En begrijpelijkerwijs zullen ook de gelovigen er niet door onaangeraakt
blijven, alleen kunnen ze zelf voor zich deze minder maken door gelovig
gebed.
De mensen gaan de climax tegemoet. Ze schrikken voor niets terug, als
het degene verwoesting oplevert, die ze als vijand beschouwen en ze steken
zich daardoor in grote schuld, die niet anders kan worden goedgemaakt,
dan dat ze zelf moeten lijden onder dat, wat ze anderen willen aandoen.

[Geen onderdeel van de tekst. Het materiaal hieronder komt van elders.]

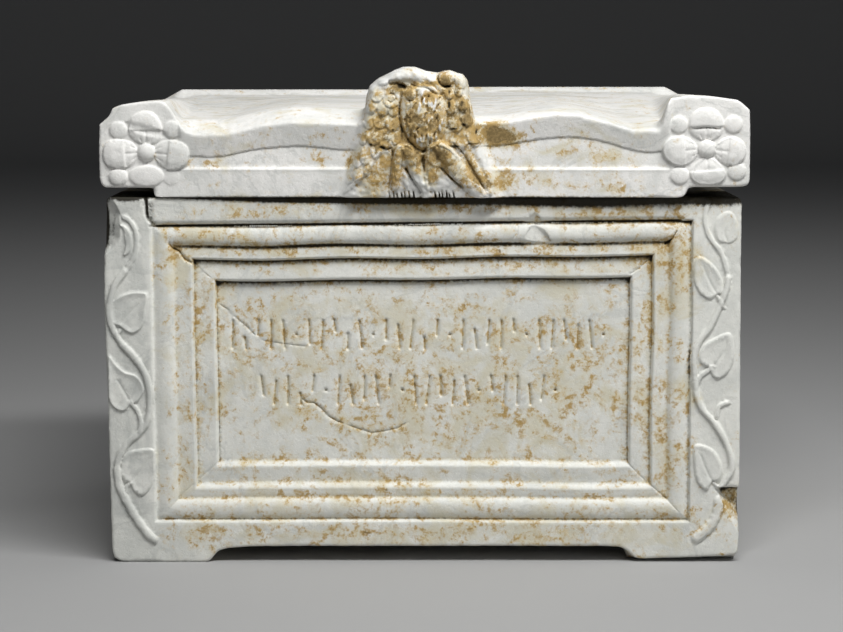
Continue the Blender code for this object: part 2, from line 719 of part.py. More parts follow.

En daarom zal de nood allen treffen, want overal zijn schuldigen, ook
al zijn er onder hen gelovigen, die nu ook het zware lot op zich moeten
nemen. Het geloof zal hen sterken en hoe meer levend dit is, des te gemakkelijker
zal de nood te dragen zijn. En ze zullen ook in staat zijn op de medemensen
in te werken en vele van hen terug te brengen tot het geloof in God. Want
God stuurt de nood, opdat hij nog een opvoedende uitwerking heeft op de
weinigen die nog te redden zijn.
En daarom is de grote komende nood een genade voor het einde. Hij is nog
een middel om de zielen te redden, die door de zware druk, door droefenis
en ellende gaan nadenken en serieus proberen zich te veranderen. Dezen
moeten door het levende geloof van de medemens op de juiste weg worden
geholpen. Hij moet hen ook helpen te geloven en ze contact laten leggen
met God. En dat moeten de gelovigen zich steeds voorhouden, dat ze dringend
nodig zijn in deze tijd van nood. Dat God hen niet tevoren wegroept, om
in hen levende getuigen te hebben op aarde, die voor Hem en Zijn leerstellingen
opkomen, die duidelijk bewijzen zijn van Gods kracht die door een diep
geloof in hen stroomt, en die in Zijn plaats moeten spreken en werkzaam
zijn op aarde onder diegenen, die ver van God afstaan.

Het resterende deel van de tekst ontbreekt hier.